The Collection

My Country

Emily Kame Kngwarreye

My Country

1994
Acrylic on canvas
71.3
in.
x
34.8
in.

Emily Kame Kngwarray was one of the most important and internationally acclaimed Aboriginal Australian artists of the 20th century. A senior Anmatyerr woman and custodian of her Country in Utopia, her artistic practice was rooted in cultural traditions, ceremony, and deep ancestral ties to the land. Drawing from the Dreaming—the spiritual framework connecting land, ancestors, and kinship—her works embodied knowledge of desert ecologies, plants, and life cycles, particularly those of the pencil yam (anwerlarr), from which her skin name, “Kame,” derives.
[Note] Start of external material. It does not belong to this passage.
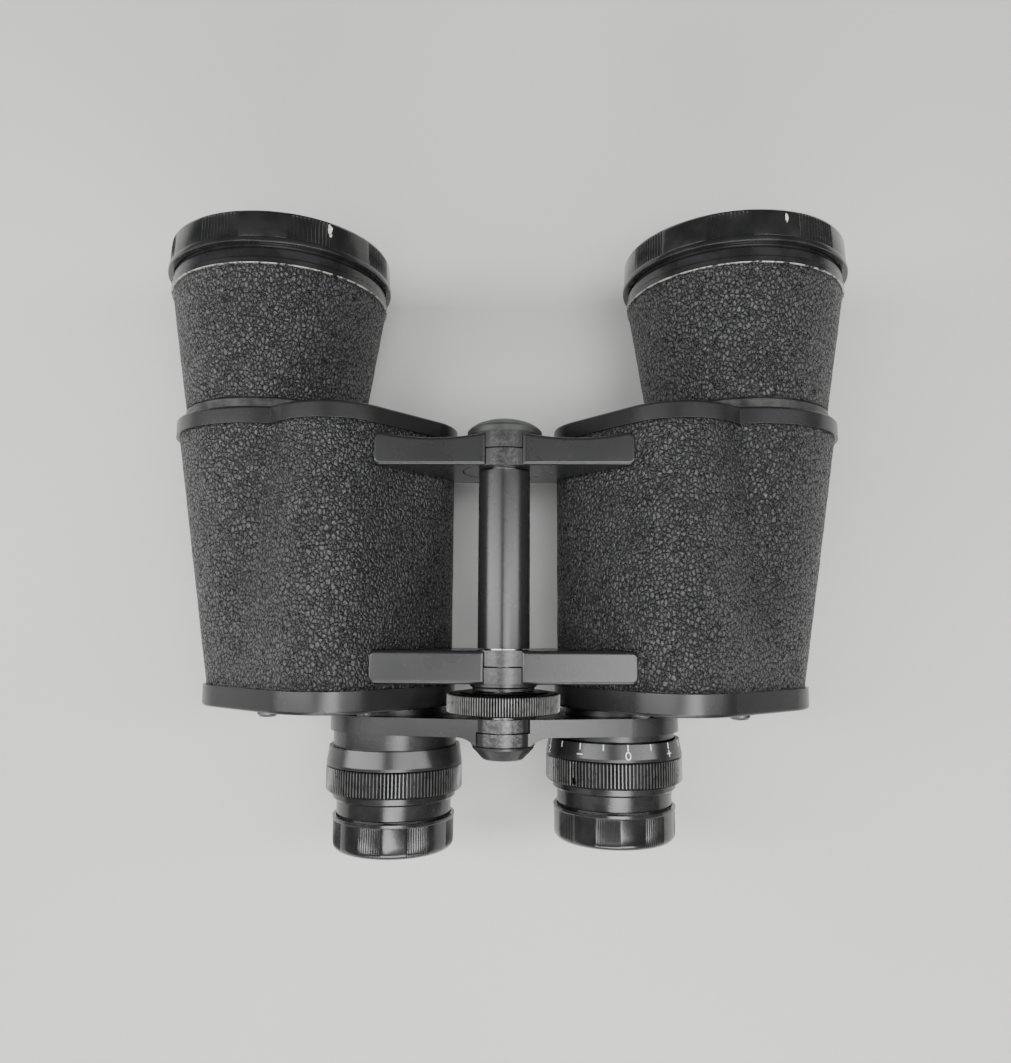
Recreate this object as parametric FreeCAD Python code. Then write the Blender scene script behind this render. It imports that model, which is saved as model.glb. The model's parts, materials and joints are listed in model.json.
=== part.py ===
import FreeCAD, Part
import math
import os

os.makedirs("parts", exist_ok=True)
V = FreeCAD.Vector

# Porro prism binoculars, 50 mm objective class, lying belly down. Millimetres.
# +X is to the user's right, +Y runs from the eyes to the objectives, +Z is up.
# The origin is the centre of the footprint. Everything is drawn for the right
# half (x > 0) and mirrored for the left, except where the two halves interleave.

# ---- driving dimensions ---------------------------------------------------
AXIS_Z = 31.5            # height of the optical axes above the rest plane
HINGE_Z = 48.0           # height of the hinge axis
OBJ_X = 65.84            # objective axis to the middle plane
EYE_X = 29.94            # eyepiece axis to the middle plane: 59.9 mm between pupils
RUN = 0.05               # radial clearance of a running fit
GAP = 0.3                # clearance between pieces that move past each other

# prism housing, measured along Y
HOUSING_REAR = -39.8
HOUSING_FRONT = 27.4
FRONT_COVER_END = 31.9
REAR_COVER_END = -45.4
LEATHER = 1.0
WALL = 2.2
COVER_LIP = 0.85         # how far the covers stand proud of the leather
COVER_EDGE_R = 0.8       # rounded outer edge of the covers
SHELF = (-7.5, -4.5)     # bulkhead that carries a prism on each side

# the housing's section is the belt round four circles (x, height over axis, r)
LOBE_OUTER = (OBJ_X, 0.0, 16.2)
LOBE_TOP = (45.5, 15.5, 16.65)
LOBE_INNER = (29.9, 0.0, 15.2)
LOBE_BELLY = (52.0, -14.5, 16.5)
CONE_FRONT_R = 26.2      # bulge concentric with the objective, at the front
CONE_REAR_R = 16.1

# prisms
PRISM_R = 9.8            # half width, and the radius of the rounded ends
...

Kngwarray began her artistic career in the late 1970s as a founding member of the Utopia Women’s Batik Group, creating intricate designs on silk. In 1988, at nearly 80 years old, she began painting with acrylics on canvas. Over the next eight years she produced more than 3,000 works, ranging from finely dotted compositions to bold gestural abstractions, often interpreted as visualizations of yam root systems, seasonal cycles, and ceremonial body designs. Her monumental Earth’s Creation (1994) is regarded as her masterpiece and set records at auction as the most expensive work by an Australian female artist.

Her career, though brief, transformed the trajectory of contemporary Aboriginal painting. In 1992 she received the Australian Artists Creative Fellowship from Prime Minister Paul Keating, the first Indigenous artist to do so. In 1997 she posthumously represented Australia at the 47th Venice Biennale. Major retrospectives have since been held at the National Museum of Australia and internationally in Japan, Europe, and the United States.

Kngwarray’s work is represented in collections worldwide, including the National Gallery of Australia, National Gallery of Victoria, Araluen Arts Centre (Alice Springs), Museum of Contemporary Art Australia (Sydney), Vatican Museums, and the Lowe Art Museum (Miami), among others. Her paintings remain landmarks of global contemporary art, bridging Indigenous tradition and modern abstraction with extraordinary power.